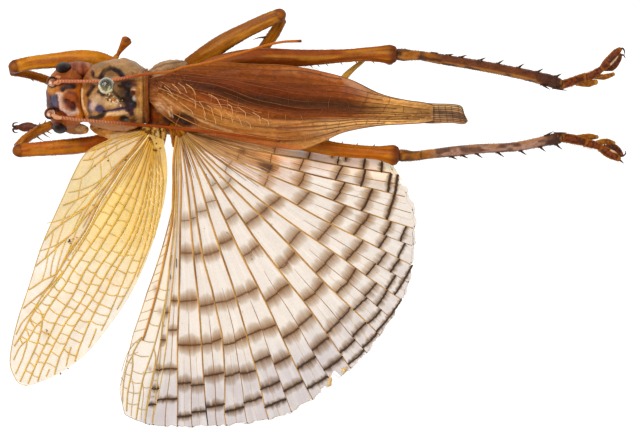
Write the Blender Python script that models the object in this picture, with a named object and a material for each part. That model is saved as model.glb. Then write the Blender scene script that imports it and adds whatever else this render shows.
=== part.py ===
"""A pinned raspy cricket with its left wings spread, on a small plain base.

The body lies along X with the head at -X, the back up and the left side at -Y.
Places are given on a plan drawing: u runs from head to tail and v from the right
side to the left side, in plan units of UNIT metres.  Heights z are millimetres
above the underside of the base.  The drawing is a view from VIEW metres above
the wings, so at() draws high parts slightly inwards.
"""

from math import cos, pi, radians, sin

import bmesh
import bpy
import numpy as np

# ---------------------------------------------------------------- sizes
MM = 0.001
UNIT = 0.09846e-3          # one plan unit, m
VIEW = 0.320               # height of the plan's eye point above the wings, m
WING_Z = 16.0              # height of the wings, mm
MID_U, MID_V = 320.0, 218.0
SHIFT_X, SHIFT_Y = 0.000374, -0.000050   # puts the plan's middle over the origin, m

BASE_Z = 3.0               # thickness of the base, mm
BASE_U = (102.0, 322.0)     # its ends on the plan
BASE_V = (66.0, 127.0)
BASE_ROUND = 12.0          # corner radius, plan units
PIN_R = 2.6                # half thickness of the pin, plan units
PIN_HEAD_R = 7.9
PIN_TOP_Z = 28.6
PIN_FOOT_Z = 1.0
BORE_R = 3.6
WING_T = 0.5               # thickness of wings, mm
HUB = (178.0, 128.0)       # root of the spread hind wing
BODY_V = 97.0              # the body's midline on the plan
HIND_WING_FOLDS = 26

for old in list(bpy.data.objects):
    bpy.data.objects.remove(old)


# ---------------------------------------------------------------- materials
def material(name, colour, rough, metallic=0.0):
    mat = bpy.data.materials.new(name)
    mat.use_nodes = True
    shader = mat.node_tree.nodes["Principled BSDF"]
    shader.inputs["Base Color"].default_value = (*colour, 1.0)
    shader.inputs["Roughness"].default_value = rough
    shader.inputs["Metallic"].default_value = metallic
    mat.diffuse_color = (*colour, 1.0)
    return mat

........

Instructions to follow » Would you give the material above again, complete and exact?

Result of this exercise »
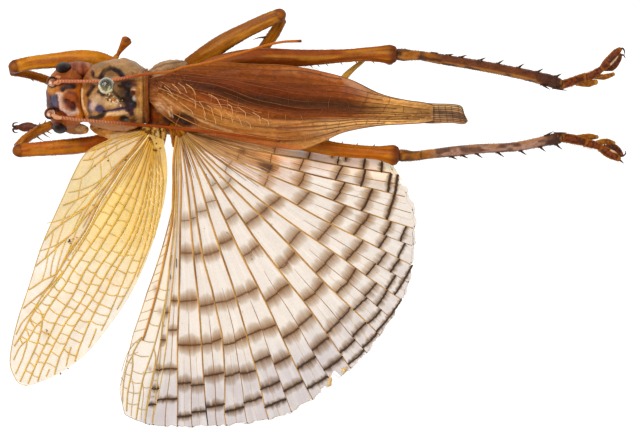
Write the Blender Python script that models the object in this picture, with a named object and a material for each part. That model is saved as model.glb. Then write the Blender scene script that imports it and adds whatever else this render shows.
=== part.py ===
"""A pinned raspy cricket with its left wings spread, on a small plain base.

The body lies along X with the head at -X, the back up and the left side at -Y.
Places are given on a plan drawing: u runs from head to tail and v from the right
side to the left side, in plan units of UNIT metres.  Heights z are millimetres
above the underside of the base.  The drawing is a view from VIEW metres above
the wings, so at() draws high parts slightly inwards.
"""

from math import cos, pi, radians, sin

import bmesh
import bpy
import numpy as np

# ---------------------------------------------------------------- sizes
MM = 0.001
UNIT = 0.09846e-3          # one plan unit, m
VIEW = 0.320               # height of the plan's eye point above the wings, m
WING_Z = 16.0              # height of the wings, mm
MID_U, MID_V = 320.0, 218.0
SHIFT_X, SHIFT_Y = 0.000374, -0.000050   # puts the plan's middle over the origin, m

BASE_Z = 3.0               # thickness of the base, mm
BASE_U = (102.0, 322.0)     # its ends on the plan
BASE_V = (66.0, 127.0)
BASE_ROUND = 12.0          # corner radius, plan units
PIN_R = 2.6                # half thickness of the pin, plan units
PIN_HEAD_R = 7.9
PIN_TOP_Z = 28.6
PIN_FOOT_Z = 1.0
BORE_R = 3.6
WING_T = 0.5               # thickness of wings, mm
HUB = (178.0, 128.0)       # root of the spread hind wing
BODY_V = 97.0              # the body's midline on the plan
HIND_WING_FOLDS = 26

for old in list(bpy.data.objects):
    bpy.data.objects.remove(old)


# ---------------------------------------------------------------- materials
def material(name, colour, rough, metallic=0.0):
    mat = bpy.data.materials.new(name)
    mat.use_nodes = True
    shader = mat.node_tree.nodes["Principled BSDF"]
    shader.inputs["Base Color"].default_value = (*colour, 1.0)
    shader.inputs["Roughness"].default_value = rough
    shader.inputs["Metallic"].default_value = metallic
    mat.diffuse_color = (*colour, 1.0)
    return mat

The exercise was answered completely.